Enrique Lafourcade fue un personaje crucial de esos años. Su espacio en la Plaza Mulato Gil, donde dictaba un taller y vendía libros, reunía escritores. Lafourcade era famoso por Palomita Blanca, sus participación en programas de televisión y por una columna extensa, que era comentada en las sobremesas de la elite. Gozaba de una insolencia inofensiva. Las verdades –en cambio– provenían del crítico José Miguel Ibánez Langlois, alias Ignacio Valente, quien juzgaba semanalmente libros e ideas en su columna. El poeta pinochetista sin complejos era Braulio Arenas. El fundador del surrealismo nacional y un autor de valor indudable. No  ocultaba su simpatía por la dictadura. El resentimiento lo llevó a ser un esbirro que escribió panfletos, como uno sobre el cometa Halley que aún conservo.

Uno de los mitos que perdura hace referencia a la casa de Mariana Callejas, la mujer y cómplice de Michael Townley. Bolaño revisitó esa historia en su novela Nocturno de Chile. Y se han escrito cuentos, montado obras de teatro y varios textos periodísticos que tratan de desentrañar quiénes iban a esa mansión y si era posible no enterarse de las atrocidades que se cometían en ella. El relato es simple y oscuro, late en la memoria. Es un símbolo del pinochetismo literario.

La sensación de encierro y de angustia impregna los años de Pinochet. Había poco que leer en la prensa oficial. La crítica literaria de Enrique Lihn fue un antídoto para contrarrestar las voces conservadoras. Sus textos ensayísticos introducían a nuevos autores. La publicación, por parte de Lihn de los poemas que conforman El Paseo Ahumada y La aparición de la Virgen ayudó a integrar voces estridentes y populares que aludían a la miseria y lo grotesco. Nicanor Parra entregó lo suyo en 1977: Sermones y prédicas del Cristo de Elqui, que usó máscaras delirantes para denunciar. Y con Hojas de Parra sintetizó su última etapa. Estaba claro que Raúl Zurita era la nueva estrella. Había remecido la poesía con Purgatorio y Anteparaíso.

La narrativa sobre la dictadura se escribió en el exilio. José Donoso era la figura y lo acompañaba Mauricio Wacquez. Produjeron novelas ambiciosas, tremendas, Casa de campo y Frente a un hombre armado. Lograron sacudir el realismo con estilo y rareza.

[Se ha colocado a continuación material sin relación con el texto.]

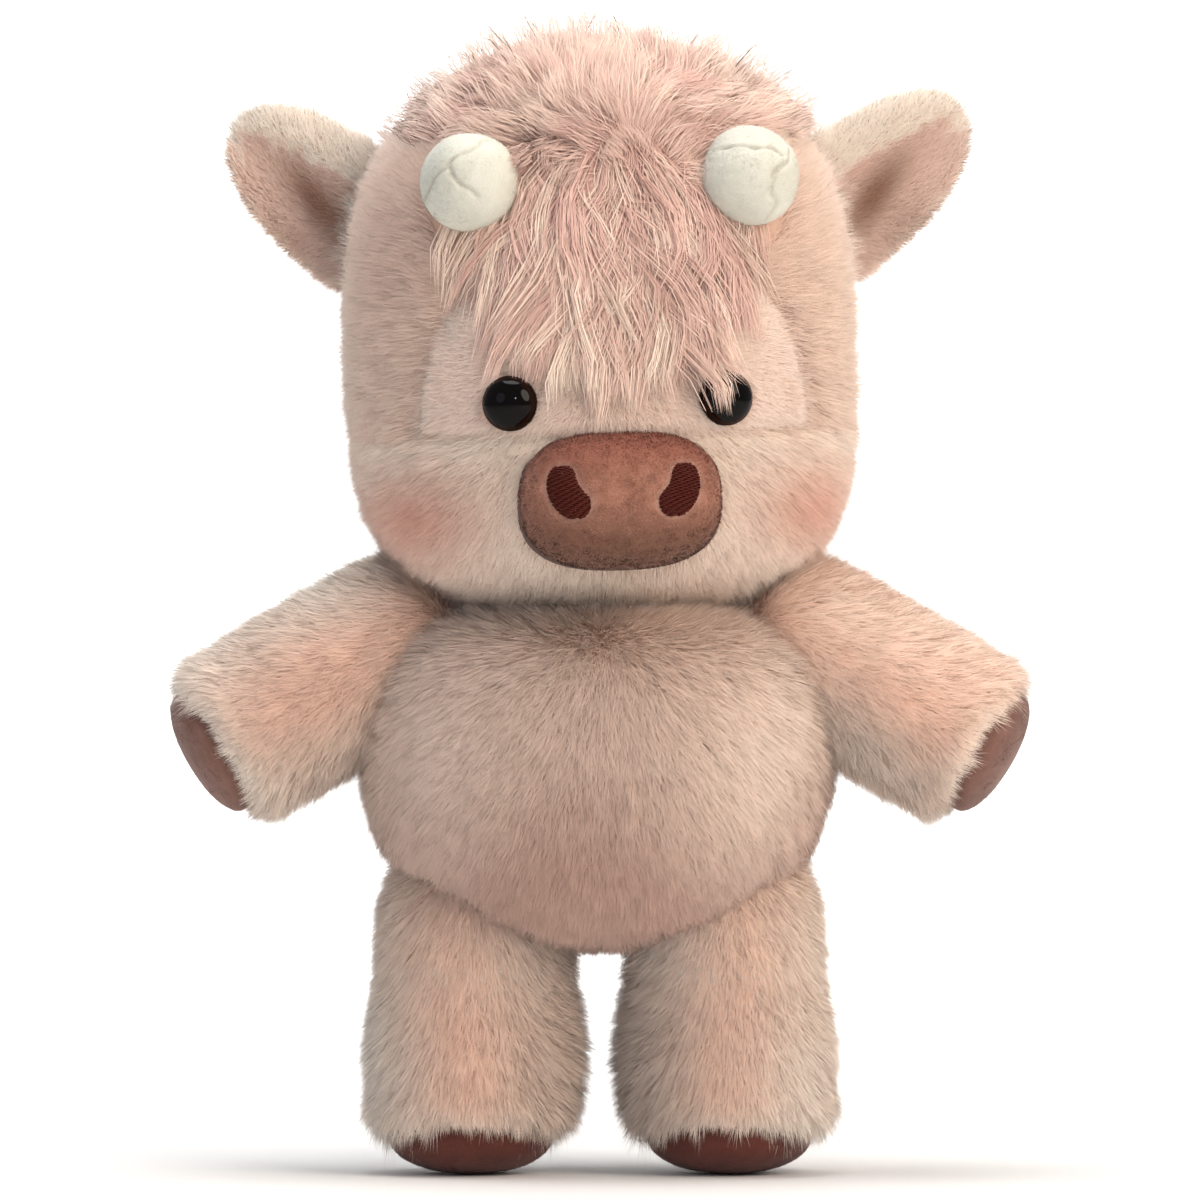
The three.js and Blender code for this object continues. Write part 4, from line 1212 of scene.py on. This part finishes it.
# %% Nostrils
for side in (RIGHT, LEFT):
    outline = nostril_outline(side, 200)
    bm = bmesh.new()
    rows = np.arange(outline[:, 1].min() + 0.15, outline[:, 1].max() - 0.05, STITCH_GAP)
    for number, height in enumerate(rows):
        level = outline[np.abs(outline[:, 1] - height) < 0.4, 0]
        start, end = level.min(), level.max()
        joins = np.arange(start + (0.6 + number % 3) * STITCH_LENGTH / 3, end - 0.4, STITCH_LENGTH)
        for left, right in zip([start, *joins], [*joins, end]):
            slant = 0.16 * (-1) ** number
            spots = [on_snout(x, height + slant * t)
                     for t, x in zip(np.linspace(-1, 1, 7), np.linspace(left, right, 7))]
            stitch(bm, spots, STITCH_THICK)
    bmesh.ops.recalc_face_normals(bm, faces=bm.faces)
    stitches = finished(f"nostril_stitches_{HANDS[side]}", bm)
    stitches.data.materials.append(thread)
    dress(stitches, HEAD_PLACE, "head", "nostril_thread", f"nostril_{HANDS[side]}")

dress(snout, HEAD_PLACE, "head", "snout_velboa", "snout_patch")

# %% [markdown]
# ## Ears
# An ear is a leaf of two cloths sewn together and turned: cream fur behind and over its edges,
# and mauve velboa lining its hollow. It is stuffed lightly, cupped forward, and sewn to the side
# of the head along its root. A flattened ball makes the leaf, so its edge stays round and soft.

# %% The ear's leaf
EAR = dict(length=38, root=47, tip=27, cup=10, lift=17, sweep=6, rise=29, back=4, outset=1.4)
LEAF_HALF = 2.2  # half of the thickness of its stuffing
EAR_END = {RIGHT: 0.87, LEFT: 0.93}
EAR_UP = {RIGHT: 2.4, LEFT: 1.4}


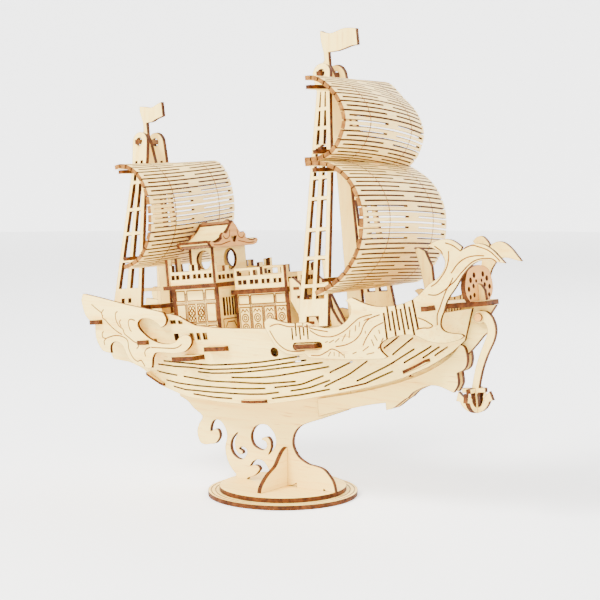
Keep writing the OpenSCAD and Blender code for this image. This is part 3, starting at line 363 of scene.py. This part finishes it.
def engraved(name, nodes, paths, source, direction, width=LINE_W, curved=True):
    """Scorched lines on the nodes' surface, thrown from source(point) along direction."""
    tree = surface(nodes)
    verts, faces = [], []
    for path in paths:
        run = smooth(path) if curved else [p for a, b in zip(path, path[1:]) for p in smooth([a, b])]
        hits = []
        for point in run:
            place, normal, _, _ = tree.ray_cast(source(point), direction)
            if place is None or abs(normal.dot(direction)) < 0.25:
                ribbon(verts, faces, hits, width * MM)
                hits = []
                continue
            if normal.dot(direction) > 0:
                normal = -normal
            if hits and (place - hits[-1][0]).length > 2.5 * MM:
                ribbon(verts, faces, hits, width * MM)
                hits = []
            hits.append((place, normal))
        ribbon(verts, faces, hits, width * MM)
    mesh = bpy.data.meshes.new(name)
    mesh.from_pydata([tuple(v) for v in verts], [], faces)
    mesh.materials.append(ENGRAVED)
    obj = bpy.data.objects.new(name, mesh)
    bpy.context.scene.collection.objects.link(obj)
    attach(obj, "ship")


def both_sides(name, nodes, paths, width=LINE_W, curved=True):
    """The same lines on the starboard plate and mirrored on the port one; # in a node is the side."""
    for side, label in ((-1, "starboard"), (1, "port")):
        chosen = [n.replace("#", label) for n in nodes]
        engraved(
            name + "_" + label, chosen, paths,
            lambda p, side=side: world(p[0], side * 60, p[1]), Vector((0, -side, 0)), width, curved=curved,
        )


both_sides("stern_engraving", ["stern_wave_#"], [
    [(-80.3, 84.1), (-77.1, 81.7), (-74.7, 80), (-74.1, 77.6), (-72.7, 76.8), (-69.8, 74), (-66.4, 71.5),
     (-63.4, 69.8)],
    [(-73.1, 81.5), (-74.7, 80), (-73.9, 78.6)],
    [(-64.9, 80.3), (-66.3, 79.3), (-66.3, 76.6), (-64.8, 73.8), (-62.7, 72.3), (-62, 70.3), (-60.3, 69),
     (-57, 66.7), (-54, 65.1), (-55.5, 63.3)],
    [(-63.3, 76.5), (-64.4, 75.5), (-63.5, 73.4)],
    [(-55, 75.8), (-57.6, 76.5), (-59.1, 75.3), (-58.6, 72.2), (-57.6, 71)],
    [(-74.3, 71.7), (-75.3, 70.7), (-75.1, 69), (-73.5, 68.4), (-74.6, 67.2), (-74.3, 65.5)],
    [(-73.5, 68.4), (-70.4, 69.2), (-66.7, 69.6), (-63.1, 68.9), (-60.5, 67.2), (-60.1, 63.4), (-58.2, 59.6),
     (-55.7, 57.8), (-53.4, 58.1), (-51.5, 55.4)],
    [(-47.4, 63.7), (-49.7, 63.1), (-51, 61.5), (-50.6, 59.8)],
    [(-47, 63.7), (-39.5, 63.2), (-33, 63), (-29.4, 64.5)],
])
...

Lumpérica de Diamela Eltit constituía un texto poético, un satélite literario al que pronto se le sumó El cuarto mundo.

Entre los documentos testimoniales de esa época, estaba Tejas verdes de Hernán Valdés que circulaba en fotocopias, y las entregas semanales de Un viaje por el infierno del Gato Gamboa. El tiempo de las protestas fue descrito por las voces que recopiló Patricia Politzer en su crónica La ira de Pedro y los otros.

Si bien es brutal la pretensión de tener un gobierno inspirado en Pinochet y sus secuaces, es comprensible que el pasado nefasto se transforme en un paraíso mental. Los años negros constituyen un trauma que desata pulsiones incontrolables. Son nostálgicos de una organización social jerárquica, dedicada al control. Eso los hace sentir seguros. Lo otro les da terror. El miedo los corroe, es su única fuente de ocurrencias. Por eso reprimen en nombre del orden y la seguridad. Son agresivos por falta de recursos intelectuales. Buscan el choque para satisfacer los instintos eróticos que los invaden.